By: Bill McRea
One of the primary legato techniques all guitarists must learn
is the hammer-on, pull-off. This technique is important because
it allows for nuances in tone and expression, and it allows the
picking hand a "break" since it does not have to pick the notes
on the hammer-on or the pull-off. This results in a faster
progression of notes, sometimes called licks.
The hammer-on is accomplished when you pick a note and then
using another finger hammer down on the same string. The sound
of the hammered note is less pronounced than the picked note.
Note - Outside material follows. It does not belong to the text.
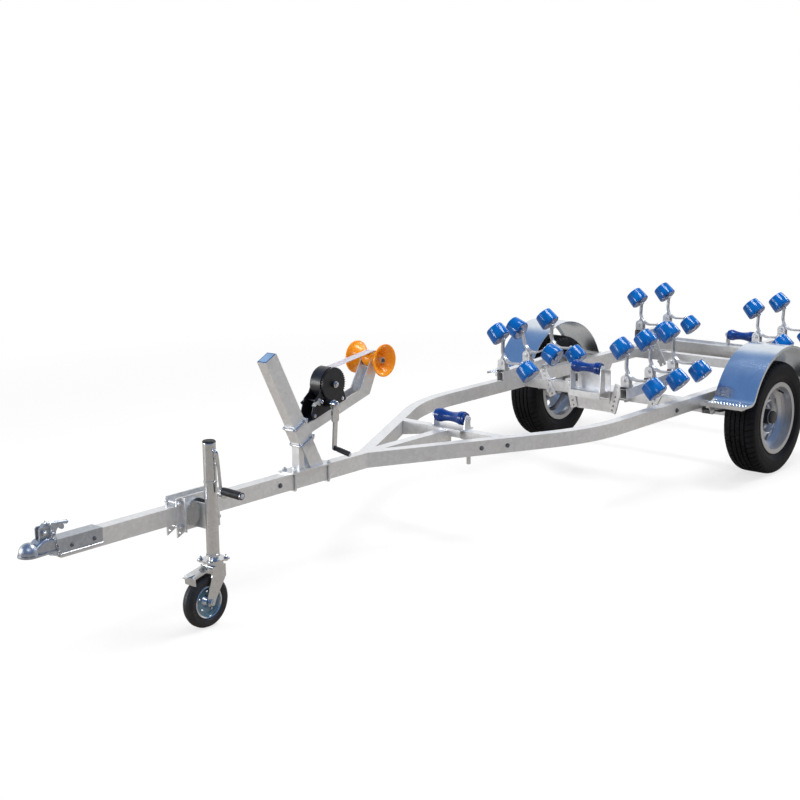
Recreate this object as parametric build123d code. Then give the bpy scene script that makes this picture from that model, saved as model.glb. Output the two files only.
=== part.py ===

For example place your first finger on the 5th fret of the 3rd
string, and the hammer down your third finger on the 7th fret of
the 3rd string. Don't use your just quickly strike the second
fret position with the tip of your 3rd finger. This would be
described in guitar tab as 5h7 or 5 hammer 7. Keep your first
finger on the 5th fret because you are going to pull-off of the
7th fret in the next example.
The pull-off results when you release a plucked note with enough
force such that the second fretted note rings. This may require
a slight side way motion to create enough friction to cause the
string to ring out. The sound of the pulled-off note is less
pronounced since you aren't using your pick to create it. This
would be illustrated in guitar tab 7p5 or 7 pull 5.
If you combine these techniques you can create very fast note
runs or licks. Imagine how this sequence of hammer-on,
pull-off's would sound when played very quickly 5h7p5h7p5. In
deed the hammer-on, pull-off technique is the cornerstone for
legato and most speed playing techniques.